While for myriad reasons many people would like to see stronger enforcement of immigration laws, I believe that an easy-to-navigate, open immigration system would prevent more victims like Matul, and encourage the ones here to come forward.

Admit One

If you’re here illegally, you’re in danger of deportation. During Bush’s tenure, Congress passed the Trafficking Victims Protection Act, which is supposed to protect victims of trafficking from deportation. However, the Obama administration has deported more people since 2009 than the Bush administration did in all eight years. The whole situation is remarkably schizophrenic. Technically, anyone who is aided in their move across borders illegally is a victim of human trafficking.

In this environment, victims are understandably afraid to come forward. Making sure people who are true victims of force or fraud are not treated as criminals is essential to their rescue.

Coyote Ugly

Immigrating into the US legally is an extremely complicated, expensive and time-consuming endeavor. Many people feel it imperative that they emigrate now, or don’t feel confident they could successfully navigate the labyrinth. Those people usually must rely on helpers and guides to make it to the US. But because the guides operate in a black market, there’s little way for the immigrants to know who they can trust, and little recourse against bad actors.

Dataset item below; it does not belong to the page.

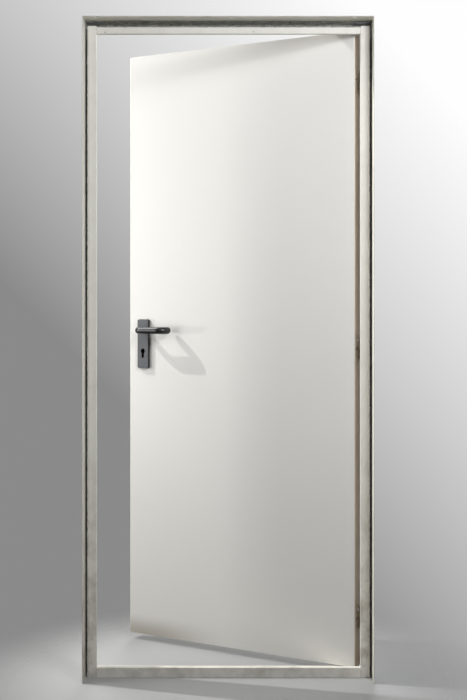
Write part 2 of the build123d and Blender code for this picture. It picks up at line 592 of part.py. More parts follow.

Immigration force or fraud can manifest itself in many ways. Some victims are brought to the US and then held against their will. Some people are enslaved in brothels, others on farms or in factories. Many people, in order to come to the US, enter into varying levels of indentured servitude, sometimes without realizing it. But regardless of the method, it all requires someone to do the defrauding or forcing.

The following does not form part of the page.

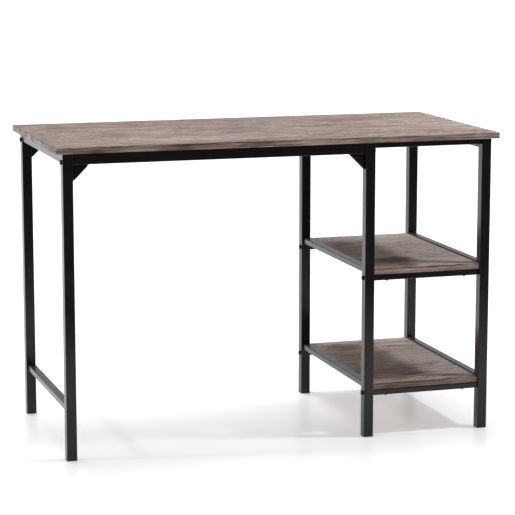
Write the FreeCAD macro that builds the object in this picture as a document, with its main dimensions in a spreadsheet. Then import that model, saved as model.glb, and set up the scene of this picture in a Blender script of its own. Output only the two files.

Streamlining our immigration process would decrease the need for guides and bring the market for them into the light.

It’s Good to Have Options

Very little limits your employment options like being legally disallowed from working in the country you’re living in. It would seem to follow that promising not to deport victims and making it legal for them to work a job they obtained voluntarily will motivate people who are being held captive to try to escape.

If we’re serious about ending human trafficking in the US, rescuing a little over 1,000 people as the US government has under the Trafficking Victims Protection Act isn’t going to cut it. Opening up our immigration system to ensure victims aren’t deported, to make entry easier, and the help victims get jobs will do a ton to help victims come forward and help prevent future victims.